The most egregious error for an Israel so determined to seek revenge that its judgment occasionally was obscured occurred in Lillehammer, Norway, in July 1973 when a Moroccan waiter, Ahmed Bouchiki, was mistaken for Ali Hassan Salameh, who was close to Arafat. Bouchiki was gunned down on the street as he walked with his pregnant wife.

Klein makes it clear that the judge and jury deciding the fate of suspected terrorists were none other than Israel's prime ministers.

"The prime minister is given a top secret file with a picture of the proposed target, some background data and a densely worded, multi-paged indictment," he writes. "Most prime ministers avoided reading the indictment, skipping straight to the recommendation, which, of course, always urged death.

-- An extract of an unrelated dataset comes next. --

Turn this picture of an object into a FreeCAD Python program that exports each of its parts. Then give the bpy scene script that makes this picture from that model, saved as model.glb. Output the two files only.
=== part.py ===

"At times intelligence information failed to translate into explicit guilt, but in the case of Munich, each prime minister, from Golda Meir to Yitzhak Rabin, by way of Menachem Begin, Yitzhak Shamir and Shimon Peres, thought that the vengeful killing of saya'ans (helpers) and terrorists alike was the proper response to that dreadful massacre. Not one of them said `let it go.'"

If Israel believed that its policy of revenge and punishment for Munich that dispatched Mossad hit squads into the heart of Beirut to assassinate three terrorist leaders would deter further attacks against Israelis at home and abroad, the repeated brutal and bloody events of succeeding decades proved it woefully wrong. Violence directed at stopping terrorism, which has escalated over the years to include suicide bombers blowing themselves up at jammed discos, only seems to fuel it, as the insurgency in Iraq illustrates.

Richard C. Gross, who spent seven years in Israel as a correspondent and bureau chief for United Press International beginning in May 1972, is the Opinion/Commentary Page editor of The Sun.